While filming the “Blair Witch Project,” directors Daniel Myrick and Eduardo Sánchez took eight days making the fake horror documentary. They wanted everything to look and feel as real for the cast as they could get, and their goal was successful. Some of the ways the pair got the realistic shots in the movie about a witch included deception towards the cast. This included planting actors among the town to fool the cast into thinking that the legend was real, giving the cast less and less food throughout filming as to weaken their state of mind, as well as rattling the tent during scenes to induce real fear. In another classic horror film, Alfred Hitchcock told Tippi Hedren while filming the “Birds” that they were using mechanical birds during the climax of the film but due to a malfunction during filming, they had to use real birds instead.

Another Tool in the Director’s Toolbox

Lying in Hollywood comes in many forms. Actors lie to get a part; directors lie to get the shot. Most of the time, a lie will take you far but there are moments when it shouldn’t be your only strategy. When it comes to kid actors, sometimes keeping things in the dark may not be the right call. For  instance, when Mel Stuart made “Charlie and the Chocolate Factory,” he kept a lot of things hidden from the kid actors to gain real reactions. Some were essential to the scenes, including not seeing Gene Wilder until the exact moment they first get introduced to him at the chocolate factory. But withholding the scary boat scene altogether may have gone a little too far. The kids only knew what they were going to say, not what Willy Wonka was going to say or do throughout the scariest moment in the film.

It is is common to lie to actors in the film industry. A film, whether short or long may depend on this small fracturing of the truth in order to retrieve honest takes or to frame a moment on screen that is completely real. Directors have the sense to change perspective and to give actors a different look at their characters or scenes to gain realism.
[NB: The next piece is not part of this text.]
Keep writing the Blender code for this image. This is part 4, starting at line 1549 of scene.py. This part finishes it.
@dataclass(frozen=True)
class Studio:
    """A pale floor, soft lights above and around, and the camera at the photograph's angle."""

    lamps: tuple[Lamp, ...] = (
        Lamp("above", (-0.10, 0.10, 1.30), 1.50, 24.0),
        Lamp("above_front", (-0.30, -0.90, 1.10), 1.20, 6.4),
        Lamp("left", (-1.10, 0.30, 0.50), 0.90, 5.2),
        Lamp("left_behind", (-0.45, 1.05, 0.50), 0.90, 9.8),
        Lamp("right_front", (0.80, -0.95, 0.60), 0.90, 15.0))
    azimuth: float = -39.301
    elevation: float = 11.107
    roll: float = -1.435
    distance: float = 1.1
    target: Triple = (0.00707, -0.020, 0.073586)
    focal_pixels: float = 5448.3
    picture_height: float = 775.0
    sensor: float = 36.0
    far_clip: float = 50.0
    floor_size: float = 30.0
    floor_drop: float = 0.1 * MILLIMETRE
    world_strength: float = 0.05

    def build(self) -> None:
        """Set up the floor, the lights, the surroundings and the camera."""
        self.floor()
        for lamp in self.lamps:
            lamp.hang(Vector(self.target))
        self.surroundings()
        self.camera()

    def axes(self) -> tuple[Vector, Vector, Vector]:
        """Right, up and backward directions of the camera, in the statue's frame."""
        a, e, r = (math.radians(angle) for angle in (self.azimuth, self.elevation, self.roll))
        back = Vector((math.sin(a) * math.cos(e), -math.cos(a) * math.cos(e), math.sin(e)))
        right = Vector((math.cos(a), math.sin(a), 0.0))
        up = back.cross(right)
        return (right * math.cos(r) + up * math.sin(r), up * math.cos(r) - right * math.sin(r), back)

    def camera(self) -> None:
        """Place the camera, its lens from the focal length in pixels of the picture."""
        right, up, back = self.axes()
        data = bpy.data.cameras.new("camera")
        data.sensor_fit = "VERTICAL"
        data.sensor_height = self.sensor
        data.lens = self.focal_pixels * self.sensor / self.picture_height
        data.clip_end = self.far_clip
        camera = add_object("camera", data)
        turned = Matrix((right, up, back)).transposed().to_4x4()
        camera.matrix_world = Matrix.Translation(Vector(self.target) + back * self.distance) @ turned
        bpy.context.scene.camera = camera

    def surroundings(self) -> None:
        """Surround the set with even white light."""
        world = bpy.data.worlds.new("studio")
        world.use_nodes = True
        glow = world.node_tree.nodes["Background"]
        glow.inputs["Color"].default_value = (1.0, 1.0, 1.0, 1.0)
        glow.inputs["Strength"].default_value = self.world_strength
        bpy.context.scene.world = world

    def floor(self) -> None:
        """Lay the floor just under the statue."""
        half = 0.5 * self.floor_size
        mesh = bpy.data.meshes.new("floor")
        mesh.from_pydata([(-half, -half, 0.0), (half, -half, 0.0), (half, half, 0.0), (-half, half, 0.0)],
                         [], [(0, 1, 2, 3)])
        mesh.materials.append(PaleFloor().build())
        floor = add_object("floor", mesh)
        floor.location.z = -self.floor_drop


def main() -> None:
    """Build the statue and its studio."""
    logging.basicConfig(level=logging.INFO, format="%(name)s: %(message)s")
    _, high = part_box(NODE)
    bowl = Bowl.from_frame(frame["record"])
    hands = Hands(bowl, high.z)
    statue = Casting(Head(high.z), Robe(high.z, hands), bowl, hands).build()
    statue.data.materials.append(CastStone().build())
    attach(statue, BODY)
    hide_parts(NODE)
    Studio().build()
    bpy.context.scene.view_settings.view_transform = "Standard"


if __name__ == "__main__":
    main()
When taking on the task of directing a film, there is sometimes a obligation to twist the truth for your actors, in order to find that raw reaction.

Erin Vierra is graduate of Chico State with a BA in Communications Design with a focus in Media Arts. She is a freelance writer who enjoys obsessing over movies and books. 
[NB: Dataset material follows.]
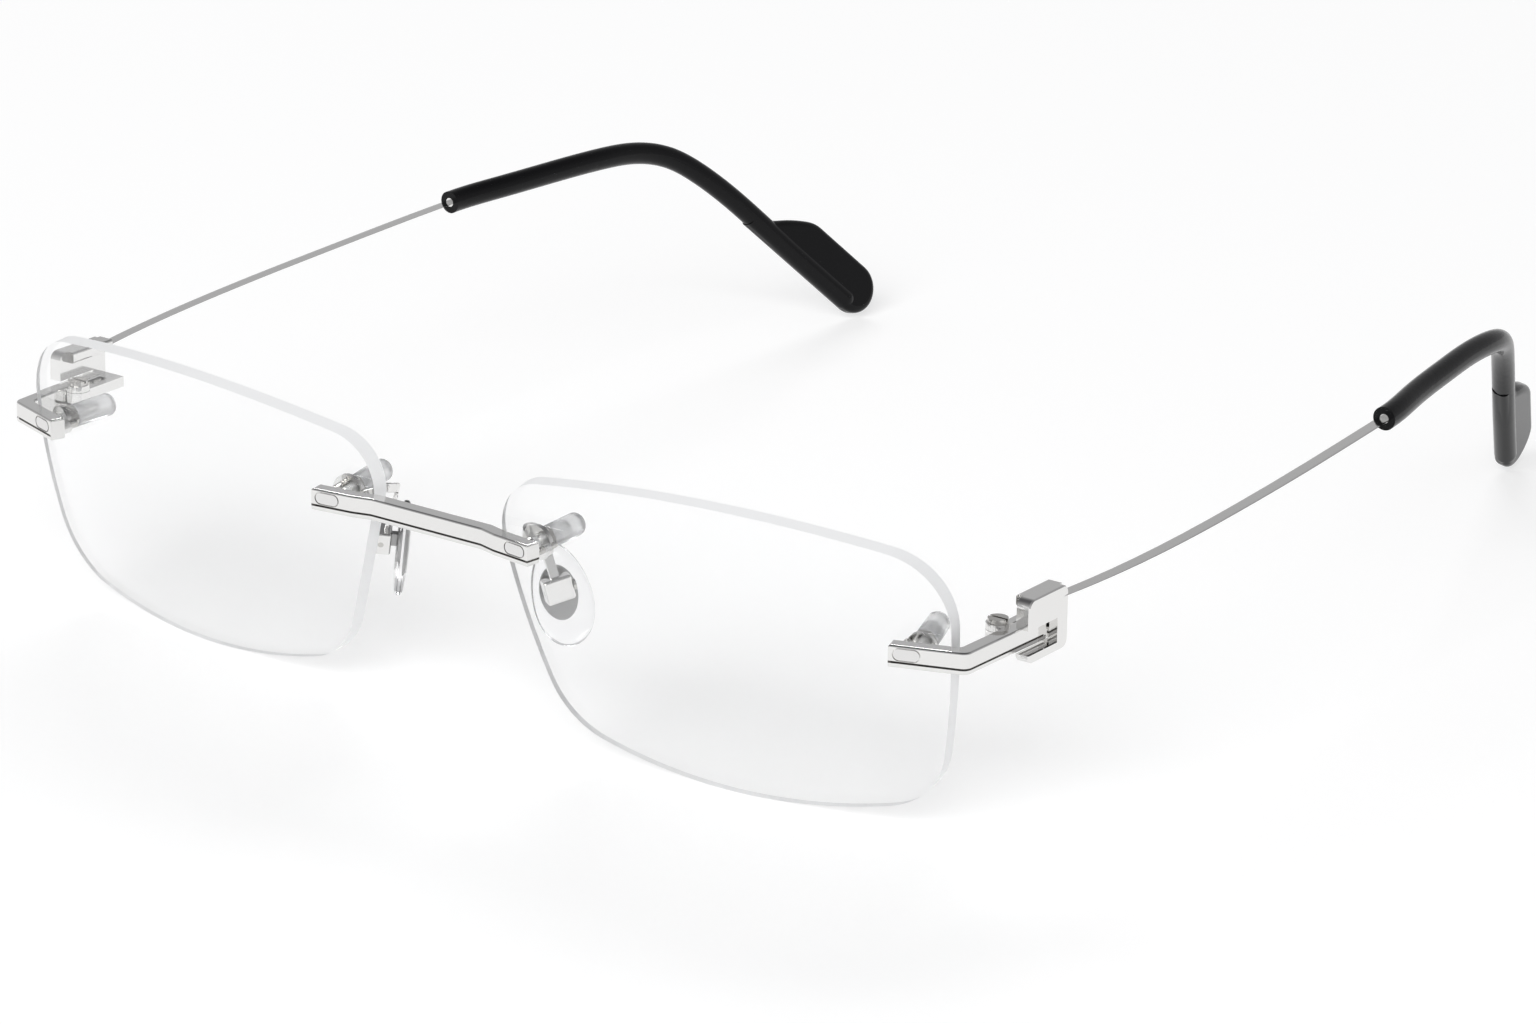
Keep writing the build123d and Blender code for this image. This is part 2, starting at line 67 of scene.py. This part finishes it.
# clear materials: colour, share of light let through, roughness and index of refraction
LENS_GLASS = ((0.995, 0.997, 0.998), 1, 0, 1.5)
LENS_EDGE = ((0.95, 0.955, 0.96), 0.15, 0.45, 1.5)
CAP_PLASTIC = ((0.95, 0.955, 0.96), 0.7, 0.12, 1.46)
PAD_SILICONE = ((0.97, 0.97, 0.975), 1, 0.03, 1.41)
TIP_COLOR = (0.004, 0.004, 0.0045)
TIP_SPECULAR = 0.16
TIP_ROUGHNESS = 0.16
TIP_HAZE = 0.03
TIP_HAZE_SIZE = 300
METAL_HAZE_SIZE = 900
CLEAR_HAZE = 0.04
CLEAR_HAZE_SIZE = 600
HAZE_DETAIL = 4
BUMP_DISTANCE = 0.02 * MM
# painted shade: a dark colour that stands in for the shade inside the groove
GROOVE_SHADE_COLOR = (0.10, 0.095, 0.09)
BRIDGE_GROOVE_SHADE = (23.0 * MM, 23.24 * MM)  # heights of the groove on the bridge, where its shade is painted
END_GROOVE_SHADE = (20.25 * MM, 20.49 * MM)   # and on the end pieces
# bars whose metal has painted shade in its groove
NODE_FINISH = {"bridge_bar": "bridge_metal_groove_shade", "left_end_piece": "end_metal_groove_shade",
               "right_end_piece": "end_metal_groove_shade"}
EDGE_FACING = 0.5                       # lens faces turned further than this are its ground edge
CAP_STEPS = 48                          # steps of a full turn
STUD_STEPS = 36
MERGE_DISTANCE = 1e-7
GROOVE_SHADE_FACING = 0.2                     # a face turned this far outwards gets the groove's painted shade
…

  1. This perpetuates vile, abusive and autocratic behaviour. It betrays a gross ignorance of the actor’s and director’s art, and is completely misleading, dangerously so, with regard to that relationship. Trust, and the foundation of a strong creative ensemble, will yield far richer results than manipulating people for once-off effects. The examples given are taken out of context and misappropriate the work of experienced directors to serve a cheap, sensationalist line of quick solutions to creative work.